### TASK PROMPT
Print, without altering anything, the lines from the one that holds "drive_knob(drive_high_point, drive_high_dir, drive_high_stub))" to the one that holds "bpy.data.objects.remove(obj)", inclusive. No other lines belong in the output.

### RECORDED INFORMATION
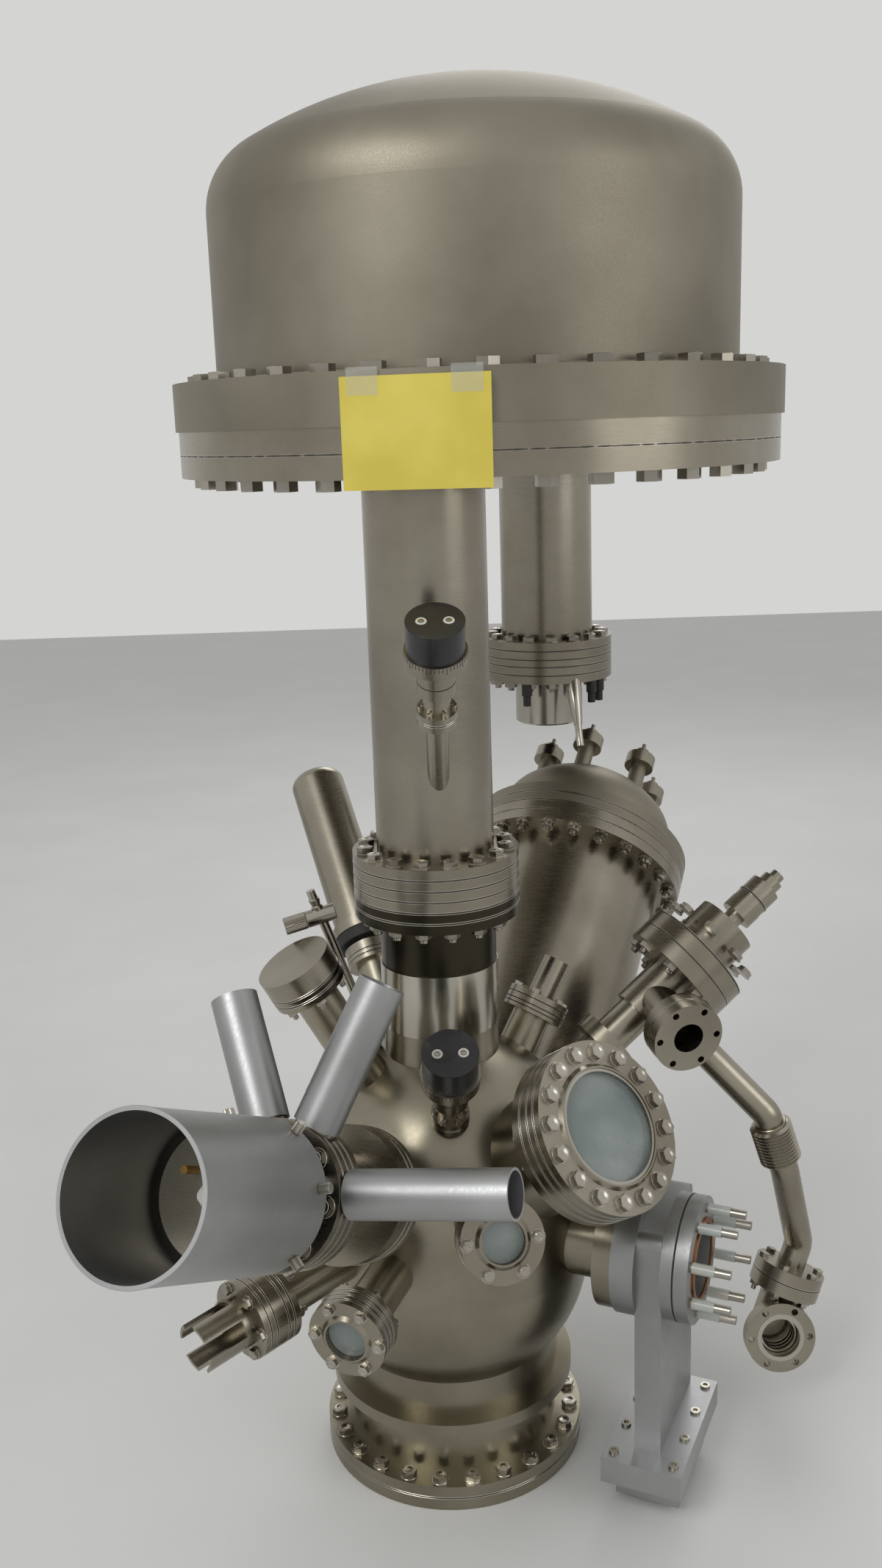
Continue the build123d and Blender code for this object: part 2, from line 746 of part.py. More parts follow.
# ---------------------------------------------------------------- knob drives
def drive_body(point, direction, length):
    """Flange, tube, collar and fixed dial of a knob drive."""
    low = length
    top = low + DN16.thick
    body = rod(DN16.od / 2, low, top) + rod(12.0, top - 1, top + 20) + rod(collar_r, top + 19, top + collar_len)
    body += rod(dial_r, top + collar_len, top + collar_len + dial_len)
    return outward(point, direction) * body


def drive_knob(point, direction, length):
    low = length + DN16.thick + collar_len + dial_len + seat
    body = rod(knob_r, low, low + knob_len)
    return outward(point, direction) * body


# ---------------------------------------------------------------- card
def number_card():
    """Plain card taped to the front of the analyser's plates."""
    front = outward(Vector(analyser_x, analyser_y, 0), heading(-11.5, 0))
    level = column_top + card_h / 2 - 8.0
    return front * Pos(0, level, dome_flange_od / 2 + seat + card_thick / 2) * Box(card_w, card_h, card_thick)


def neck_sleeve():
    return tube(sleeve_od / 2, sleeve_od / 2 - sleeve_wall, sleeve_low, sleeve_high)


def write_ports():
    for name, node, thick, window in (("big_view", "big_view", view_thick, 50.0),
                                      ("left_view", "left_view", small_view_thick, 18.0),
                                      ("front_view", "front_view", small_view_thick, 18.0)):
        save(f"{node}_flange", viewport_flange(name, thick, window))
        save(f"{node}_glass", viewport_glass(name, thick, window))
    save("gun_body", gun_body())
    save("gun_shroud", gun_shroud())
    save("gun_head", gun_head())
    save("gun_pins", gun_pins())
    save("gun_ceramic", gun_ceramic())
    save("gun_side_tubes", gun_side_tubes())
    save("slotted_tube", slotted_tube())
    save("vent_blank", vent_blank())
    save("slant_tube", slant_tube())
    save("slant_collar", slant_collar())
    save("flood_gun", flood_gun())
    save("ion_gun_body", ion_gun_body())
    save("ion_gun_head", ion_gun_head())
    save("ion_gun_tip", ion_gun_tip())


def write_valve_and_line():
    save("valve_body", valve_body())
    save("gate_plate", gate_plate())
    save("valve_adapter", valve_adapter())
    save("copper_gasket", copper_gasket())
    save("valve_studs", valve_studs())
    save("valve_bonnet", valve_bonnet())
    save("valve_actuator", valve_actuator())
    save("pipe_upper", pipe_upper())
    save("bellows", bellows())
    save("pipe_lower", pipe_lower())
    save("tee", tee())


def analyser_nut_set():
    """Nuts under the plates, left out where a column stands in their place (tapped holes there)."""
    nuts = []
    reach = DN100.tube / 2 + m12_flats
    for x, y, turn in ring_points(analyser_bolts, analyser_pcd):
        px, py = analyser_x + x, analyser_y + y
        if min(math.hypot(px, py), math.hypot(px - detector_x, py - detector_y)) > reach:
            nut = extrude(RegularPolygon(m12_flats / math.sqrt(3), 6), m12_nut)
            nuts.append(Pos(px, py, column_top - m12_nut) * Rot(0, 0, turn) * nut)
    return nuts


def m8_bolts():
    """Every M8 hexagon head of the assembly."""
    heads = flange_bolts(Pos(0, 0, 0), DN200, DN200.thick, 7.5)
    heads += flange_bolts(Pos(0, 0, 0), DN100, stack_top, 11.25)
    heads += flange_bolts(Pos(detector_x, detector_y, 0), DN100, detector_top)
    heads += flange_bolts(port_at("big_view"), DN100, PORTS["big_view"].face + view_thick)
    heads += flange_bolts(port_at("gun"), DN63, gun_flange_top)
    return heads


def m6_bolts():
    """Heads on the two small viewports."""
    heads = []
    for name in ("left_view", "front_view"):
        heads += flange_bolts(port_at(name), DN40, PORTS[name].face + small_view_thick)
    return heads


def main():
    os.makedirs("parts", exist_ok=True)
    save("main_chamber", main_chamber())
    save("spare_port", spare_port())
    save("rear_port", own_port("rear"))
    save("neck_sleeve", neck_sleeve())
    save("column_spacer", column_spacer())
    save("column_tube", column_tube())
    save("lens_plate", plate(big_od, column_top, plate_mid))
    save("analyser_base_plate", plate(big_od, plate_mid, dome_z))
    save("analyser_dome", analyser_dome())
    save("detector_column", detector_column())
    save("detector_cap", detector_cap())
    save("rear_cap", rear_cap())
    save("rear_feedthroughs", rear_feedthroughs())
    save("number_card", number_card())
    write_ports()
    write_valve_and_line()
    save("column_drive_body", drive_body(drive_high_point, drive_high_dir, drive_high_stub))
    save("column_drive_knob", drive_knob(drive_high_point, drive_high_dir, drive_high_stub))
    save("chamber_drive_body", drive_body(drive_low_point, drive_low_dir, drive_low_stub))
    save("chamber_drive_knob", drive_knob(drive_low_point, drive_low_dir, drive_low_stub))
    save("flange_bolts", m8_bolts())
    save("viewport_bolts", m6_bolts())
    save("rear_nuts", flange_bolts(port_at("rear"), DN200, PORTS["rear"].face - DN200.thick - 6.5, 0.0, None, 6.5))
    save("analyser_bolts", [centre * h for h in hexagons(analyser_bolts, analyser_pcd, m12_flats,
                                                         dome_z + dome_flange, m12_head)])
    save("analyser_nuts", analyser_nut_set())
    save("detector_spacer", detector_spacer())


main()
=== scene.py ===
"""Looks of the vacuum chamber: materials, seams, fasteners, fittings, light and camera."""
import math
from collections import namedtuple

import bpy
from mathutils import Matrix, Vector


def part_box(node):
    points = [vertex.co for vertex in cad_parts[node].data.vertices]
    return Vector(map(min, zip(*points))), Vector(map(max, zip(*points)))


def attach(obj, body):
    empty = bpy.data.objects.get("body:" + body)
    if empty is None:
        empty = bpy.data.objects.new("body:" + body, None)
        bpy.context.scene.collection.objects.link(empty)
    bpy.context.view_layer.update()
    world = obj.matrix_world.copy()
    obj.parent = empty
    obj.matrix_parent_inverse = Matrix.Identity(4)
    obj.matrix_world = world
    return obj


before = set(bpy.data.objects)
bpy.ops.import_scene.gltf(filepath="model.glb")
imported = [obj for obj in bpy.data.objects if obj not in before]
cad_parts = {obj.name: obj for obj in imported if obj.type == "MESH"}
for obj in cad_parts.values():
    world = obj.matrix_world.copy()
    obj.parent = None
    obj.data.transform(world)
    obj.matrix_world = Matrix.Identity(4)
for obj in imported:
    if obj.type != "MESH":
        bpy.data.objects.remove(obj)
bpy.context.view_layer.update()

MM = 0.001
BODY = "chamber"

# ---------------------------------------------------------------- sizes, in millimetres
AIM = Vector((0, 0, 255))
# name: origin, azimuth, elevation, distance of the flange's outer face
PORTS = {
    "big_view": (AIM, 45, 35, 226),
    "left_view": (AIM, -22.5, -3, 215),
    "front_view": (AIM, 11, 20.5, 237),
    "gun": (AIM, -25, 28, 216),
    "slotted": (AIM, -46, -3.5, 225),
    "vent": (AIM, -70, 62, 279),
    "spare": (Vector((-44, 65, 313)), -100, 33, 92),
    "slant": (AIM, -157.5, 44, 262),
    "flood": (AIM, 128, 53.5, 199),
    "ion": (AIM, 110.5, 36.3, 213),
    "valve": (Vector((0, 0, 238)), 66, 0, 181.5),
    "rear": (Vector((3, 0, 150)), 156.2, 39.6, 510.5),
}
DETECTOR = Vector((139, 440, 0))
ANALYSER = Vector((56, 217, 0))

# Kinds of flange: outer radius, bolt circle, bolts, thickness of one flange, a head's width over its flats
# and its height, a washer's radius, a nut's height
Kind = namedtuple("Kind", "radius circle count thick flats head washer nut", defaults=(None,))
DN40 = Kind(35, 58.7, 6, 12.7, 9, 4, 6.2, 5)
DN63 = Kind(57, 92.1, 8, 17.5, 13, 5.3, 8.4, 6.5)
DN100 = Kind(76, 130.2, 16, 19.8, 13, 5.3, 8.4, 6.5)
DN200 = Kind(126.5, 231.8, 24, 24.5, 13, 5.3, 8.4, 6.5)
DOME = Kind(295, 544, 36, 44, 19, 7.5, 12.2)
DN16_RADIUS, DN16_CIRCLE, DN16_THICK = 17, 27, 7.5
DN35_CIRCLE = 50.5

CORE = 0.1              # a turned solid's profile starts this far from its axis
COLUMN_LOW = 548.0      # underside of the column's flanges
COLUMN_TURN = 11.25     # angle of the column's first bolt
BASE_TURN = 7.5
DETECTOR_LOW = 688.0    # underside of the detector's flanges
SHIM = 8.4
DOME_LOW = 982          # underside of the dome's flange
GUN_TOP = 352           # outer face of the gun's flanges
VIEW_THICK = 17         # thickness of the big viewport's flange
DIAL_RADIUS = 26


# ---------------------------------------------------------------- places
def heading(azimuth, elevation):
    """Unit vector; azimuth from the front towards the right."""
    a, e = math.radians(azimuth), math.radians(elevation)
    return Vector((math.sin(a) * math.cos(e), -math.cos(a) * math.cos(e), math.sin(e)))


def placed(origin, direction):
    """Matrix in metres whose Z axis is the direction and whose X axis is level."""
    z = Vector(direction).normalized()
    x = Vector((0, 0, 1)).cross(z)
    x = x.normalized() if x.length > 1e-6 else Vector((1, 0, 0))
    turn = Matrix((x, z.cross(x), z)).transposed().to_4x4()
    return Matrix.Translation(Vector(origin) * MM) @ turn


def port(name):
    origin, azimuth, elevation, _ = PORTS[name]
    return placed(origin, heading(azimuth, elevation))


def upright(x=0, y=0):
    return placed((x, y, 0), (0, 0, 1))


# ---------------------------------------------------------------- materials
def linear(*rgb):
    """Colour from 0-255 values, as the shader takes it."""
    shares = [c / 255 for c in rgb]
    return tuple(c / 12.92 if c < 0.04045 else ((c + 0.055) / 1.055) ** 2.4 for c in shares) + (1.0,)


def new_material(name):
    material = bpy.data.materials.new(name)
    material.use_nodes = True
    tree = material.node_tree
    return material, tree.nodes, tree.links, tree.nodes["Principled BSDF"]


def noise(nodes, links, scale, stretch=(1, 1, 1), detail=3.0):
    """Noise in the object's own frame, stretched along its axes."""
    coords = nodes.new("ShaderNodeTexCoord")
    mapping = nodes.new("ShaderNodeMapping")
    mapping.inputs["Scale"].default_value = stretch
    texture = nodes.new("ShaderNodeTexNoise")
    texture.inputs["Scale"].default_value = scale
    texture.inputs["Detail"].default_value = detail
    links.new(coords.outputs["Object"], mapping.inputs["Vector"])
    links.new(mapping.outputs["Vector"], texture.inputs["Vector"])
    return texture.outputs["Fac"]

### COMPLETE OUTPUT
    save("column_drive_knob", drive_knob(drive_high_point, drive_high_dir, drive_high_stub))
    save("chamber_drive_body", drive_body(drive_low_point, drive_low_dir, drive_low_stub))
    save("chamber_drive_knob", drive_knob(drive_low_point, drive_low_dir, drive_low_stub))
    save("flange_bolts", m8_bolts())
    save("viewport_bolts", m6_bolts())
    save("rear_nuts", flange_bolts(port_at("rear"), DN200, PORTS["rear"].face - DN200.thick - 6.5, 0.0, None, 6.5))
    save("analyser_bolts", [centre * h for h in hexagons(analyser_bolts, analyser_pcd, m12_flats,
                                                         dome_z + dome_flange, m12_head)])
    save("analyser_nuts", analyser_nut_set())
    save("detector_spacer", detector_spacer())


main()
=== scene.py ===
"""Looks of the vacuum chamber: materials, seams, fasteners, fittings, light and camera."""
import math
from collections import namedtuple

import bpy
from mathutils import Matrix, Vector


def part_box(node):
    points = [vertex.co for vertex in cad_parts[node].data.vertices]
    return Vector(map(min, zip(*points))), Vector(map(max, zip(*points)))


def attach(obj, body):
    empty = bpy.data.objects.get("body:" + body)
    if empty is None:
        empty = bpy.data.objects.new("body:" + body, None)
        bpy.context.scene.collection.objects.link(empty)
    bpy.context.view_layer.update()
    world = obj.matrix_world.copy()
    obj.parent = empty
    obj.matrix_parent_inverse = Matrix.Identity(4)
    obj.matrix_world = world
    return obj


before = set(bpy.data.objects)
bpy.ops.import_scene.gltf(filepath="model.glb")
imported = [obj for obj in bpy.data.objects if obj not in before]
cad_parts = {obj.name: obj for obj in imported if obj.type == "MESH"}
for obj in cad_parts.values():
    world = obj.matrix_world.copy()
    obj.parent = None
    obj.data.transform(world)
    obj.matrix_world = Matrix.Identity(4)
for obj in imported:
    if obj.type != "MESH":
        bpy.data.objects.remove(obj)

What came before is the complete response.